## START

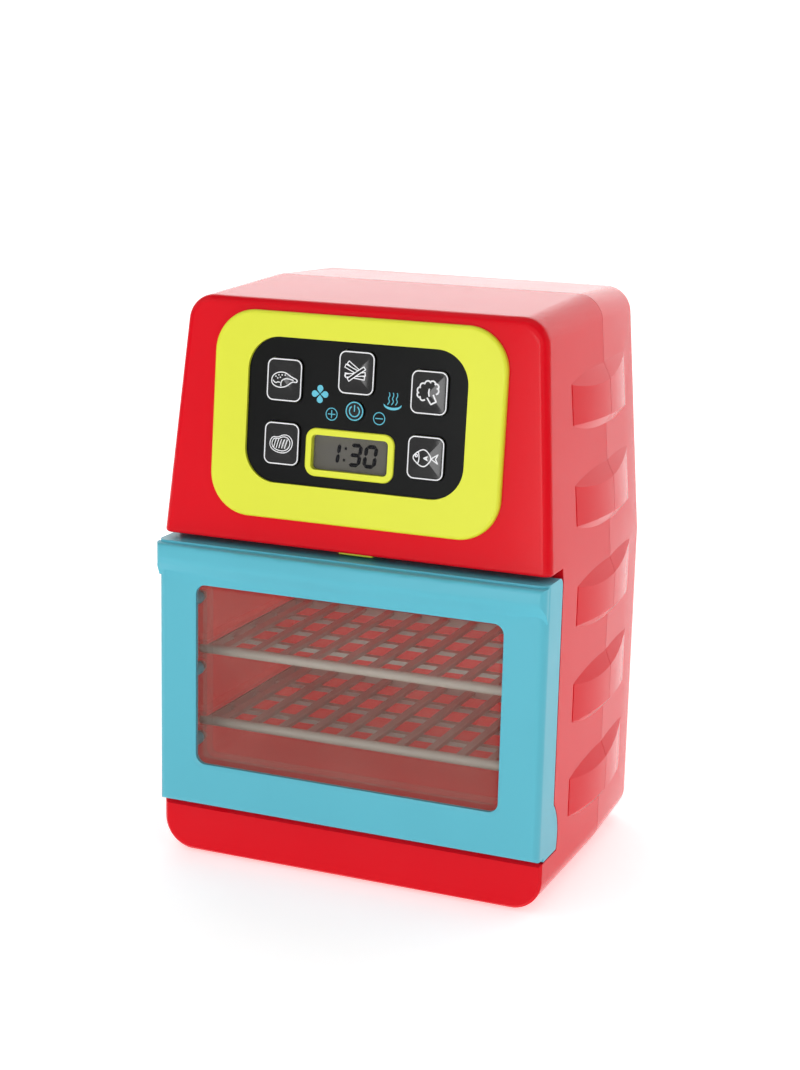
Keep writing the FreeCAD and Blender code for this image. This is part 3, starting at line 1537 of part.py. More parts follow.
def speaker_clips():
    """Four ribs on the rear wall's inside that the speaker sits between."""
    ribs = []
    inner = SPEAKER_RADIUS + PLATE_FIT
    for angle in (0, 90, 180, 270):
        rib = box(inner, inner + WALL, REAR_Y - CLIP_DEPTH, REAR_Y, -CLIP_HALF, CLIP_HALF)
        rib.rotate(V(0, 0, 0), BACKWARD, angle)
        rib.translate(V(SPEAKER_X, 0, SPEAKER_Z))
        ribs.append(rib)
    return Part.makeCompound(ribs)


def speaker():
    """The loudspeaker: a flat basket with a stepped back and a magnet."""
    y = REAR_Y - WALL
    pieces = []
    for radius, depth in (
        (SPEAKER_RADIUS, SPEAKER_THICK / 3),
        (SPEAKER_RADIUS - 3, SPEAKER_THICK),
        (MAGNET_RADIUS, SPEAKER_THICK + MAGNET_THICK),
    ):
        start = V(SPEAKER_X, y - depth, SPEAKER_Z)
        pieces.append(drum(radius, start, BACKWARD, depth, CELL_FLATS_COUNT))
    return fused(pieces)


def grille():
    """The level slots in front of the speaker, cut shorter towards the top and bottom."""
    slots = []
    for row in (-2, -1, 0, 1, 2):
        z = SPEAKER_Z + row * GRILLE_PITCH
        half = math.sqrt(GRILLE_REACH ** 2 - (row * GRILLE_PITCH) ** 2)
        low = z - GRILLE_SLOT / 2
        left = SPEAKER_X - half
        right = SPEAKER_X + half
        slots.append(box(left, right, REAR_Y - 2 * WALL, FAR, low, low + GRILLE_SLOT))
    return Part.makeCompound(slots)


def switch_slot():
    """The slot in the rear wall that the switch knob slides in."""
    half = (KNOB_WIDTH + SWITCH_TRAVEL) / 2 + KNOB_GAP
    high = KNOB_HEIGHT / 2 + KNOB_GAP
    return front_plate(
        half, SWITCH_Z - high, SWITCH_Z + high, SLOT_CORNER, REAR_Y - 2 * WALL, FAR, SPEAKER_X
    )


def switch_body():
    """The slide switch's case against the rear wall."""
    half = SWITCH_WIDTH / 2
    high = SWITCH_HEIGHT / 2
    back = REAR_Y - WALL
    return box(
        SPEAKER_X - half,
        SPEAKER_X + half,
        back - SWITCH_DEPTH,
        back,
        SWITCH_Z - high,
        SWITCH_Z + high,
    ).cut(switch_track())


def switch_track():
    """The space in the switch's case that its knob slides in."""
    half = (KNOB_WIDTH + SWITCH_TRAVEL) / 2 + KNOB_GAP
    high = KNOB_HEIGHT / 2 + KNOB_GAP
    back = REAR_Y - WALL
    low = back - SWITCH_DEPTH / 2
    return box(SPEAKER_X - half, SPEAKER_X + half, low, FAR, SWITCH_Z - high, SWITCH_Z + high)


def switch_knob():
    """The ridged knob, at the off end of its travel."""
    left = SPEAKER_X - (KNOB_WIDTH + SWITCH_TRAVEL) / 2
    back = REAR_Y - WALL
    low = SWITCH_Z - KNOB_HEIGHT / 2
    front = back - SWITCH_DEPTH / 2
    top = REAR_Y + KNOB_PROUD
    knob = box(left, left + KNOB_WIDTH, front, top, low, low + KNOB_HEIGHT)
    for step in (1, 2, 3):
        x = left + step * KNOB_WIDTH / 4 - KNOB_NICK / 2
        knob = knob.cut(box(x, x + KNOB_NICK, top - KNOB_NICK, FAR, low, low + KNOB_HEIGHT))
    return knob


def nodes():
    """Every named piece of the object."""
    made = {
        "front_shell": front_shell(),
        "rear_shell": rear_shell(),
        "case_screws": case_screws(),
        "oven_liner": oven_liner(),
        "liner_screws": liner_screws(),
        "door_frame": door_frame(),
        "door_window": door_window(),
        "window_screws": window_screws(),
        "hinge_pin_left": hinge_pin(-HINGE_X),
        "hinge_pin_right": hinge_pin(HINGE_X),
        "door_catch": door_catch(),
        "control_bezel": control_bezel(),
        "panel_plate": panel_plate(),
        "power_button": power_button(),
        "display_lens": display_lens(),
        "display_module": display_module(),
        "main_board": main_board(),
        "board_screws": board_screws(),
        "keypad_mat": keypad_mat(),
        "battery_cover": battery_cover(),
        "cover_screw": cover_screw(),
        "battery_contacts": battery_contacts(),
        "speaker": speaker(),
        "switch_body": switch_body(),
        "switch_knob": switch_knob(),
    }
    for name, level in RACK_LEVELS.items():
        made[name] = rack(level)
    for name, place in KEY_PLACES.items():
        made[name] = food_key(place)
    for index in range(BATTERY_COUNT):
        made[f"battery_{index + 1}"] = battery(index)
    return made


def main():
    """Writes one file per piece."""
    os.makedirs("parts", exist_ok=True)
    for name, shape in nodes().items():
        shape.exportStep(f"parts/{name}.step")
        size = shape.BoundBox
        print(name, len(shape.Solids), shape.isValid(), round(size.XLength, 1), end=" ")
        print(round(size.YLength, 1), round(size.ZLength, 1), round(shape.Volume / 1000, 2))


main()
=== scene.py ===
"""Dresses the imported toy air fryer: moulded finishes, printed symbols, display and studio."""

from __future__ import annotations

import json
import logging
import math
from dataclasses import dataclass, field
from enum import Enum
from typing import Callable, Iterable, Sequence

import bmesh
import bpy
from mathutils import Matrix, Vector
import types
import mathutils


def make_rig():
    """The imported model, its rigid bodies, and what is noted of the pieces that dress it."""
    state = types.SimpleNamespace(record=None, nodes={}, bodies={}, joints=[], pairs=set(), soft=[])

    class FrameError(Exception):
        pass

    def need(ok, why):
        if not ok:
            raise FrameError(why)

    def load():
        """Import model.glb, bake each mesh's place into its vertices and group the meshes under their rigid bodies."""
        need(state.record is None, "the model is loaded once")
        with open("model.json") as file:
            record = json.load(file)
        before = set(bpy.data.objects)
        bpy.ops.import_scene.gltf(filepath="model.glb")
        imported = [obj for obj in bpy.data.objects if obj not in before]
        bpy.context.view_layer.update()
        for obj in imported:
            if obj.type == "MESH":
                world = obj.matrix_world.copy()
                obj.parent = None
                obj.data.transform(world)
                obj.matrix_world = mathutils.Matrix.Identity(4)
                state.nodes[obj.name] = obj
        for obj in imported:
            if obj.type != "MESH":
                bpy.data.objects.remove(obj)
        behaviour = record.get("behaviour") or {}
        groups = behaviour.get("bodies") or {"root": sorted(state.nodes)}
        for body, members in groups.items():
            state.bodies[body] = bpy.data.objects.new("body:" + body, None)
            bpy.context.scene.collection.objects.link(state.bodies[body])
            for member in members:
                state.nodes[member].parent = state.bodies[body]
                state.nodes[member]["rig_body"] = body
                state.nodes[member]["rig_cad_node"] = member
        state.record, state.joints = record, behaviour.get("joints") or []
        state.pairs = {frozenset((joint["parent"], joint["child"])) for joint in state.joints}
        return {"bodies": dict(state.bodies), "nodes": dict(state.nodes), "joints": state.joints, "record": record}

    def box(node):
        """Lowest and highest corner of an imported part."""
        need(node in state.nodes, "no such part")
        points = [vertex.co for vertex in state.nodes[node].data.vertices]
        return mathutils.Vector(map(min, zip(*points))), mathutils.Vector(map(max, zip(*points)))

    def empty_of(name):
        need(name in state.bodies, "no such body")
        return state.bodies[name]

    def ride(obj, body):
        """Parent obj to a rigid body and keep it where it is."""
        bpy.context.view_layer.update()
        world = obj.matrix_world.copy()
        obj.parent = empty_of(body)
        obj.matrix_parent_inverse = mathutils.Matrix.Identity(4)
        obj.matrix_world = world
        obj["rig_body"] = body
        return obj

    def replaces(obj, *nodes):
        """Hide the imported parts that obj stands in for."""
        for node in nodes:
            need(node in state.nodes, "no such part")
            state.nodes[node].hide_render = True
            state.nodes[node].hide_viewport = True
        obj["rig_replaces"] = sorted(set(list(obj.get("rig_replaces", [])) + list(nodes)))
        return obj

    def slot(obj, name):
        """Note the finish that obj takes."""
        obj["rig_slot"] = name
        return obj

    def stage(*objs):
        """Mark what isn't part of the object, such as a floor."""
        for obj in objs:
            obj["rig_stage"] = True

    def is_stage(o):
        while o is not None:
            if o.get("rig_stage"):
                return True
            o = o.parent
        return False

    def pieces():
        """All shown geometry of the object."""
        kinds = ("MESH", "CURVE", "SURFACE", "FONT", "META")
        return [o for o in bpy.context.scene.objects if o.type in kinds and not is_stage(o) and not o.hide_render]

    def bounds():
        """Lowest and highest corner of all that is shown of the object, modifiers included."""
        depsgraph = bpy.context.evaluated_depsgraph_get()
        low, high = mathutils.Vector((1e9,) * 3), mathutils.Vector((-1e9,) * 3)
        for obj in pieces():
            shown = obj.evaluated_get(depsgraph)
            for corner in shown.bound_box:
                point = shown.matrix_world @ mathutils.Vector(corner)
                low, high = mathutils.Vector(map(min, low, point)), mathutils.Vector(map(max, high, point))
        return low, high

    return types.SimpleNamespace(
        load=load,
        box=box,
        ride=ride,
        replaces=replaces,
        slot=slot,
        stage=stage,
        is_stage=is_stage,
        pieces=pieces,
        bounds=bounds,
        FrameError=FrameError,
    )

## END

TASK REQUIREMENTS ▸ Check each line above for "shown" and return the ones that have it.

PROBLEM SOLUTION ▸
        """All shown geometry of the object."""
        """Lowest and highest corner of all that is shown of the object, modifiers included."""
            shown = obj.evaluated_get(depsgraph)
            for corner in shown.bound_box:
                point = shown.matrix_world @ mathutils.Vector(corner)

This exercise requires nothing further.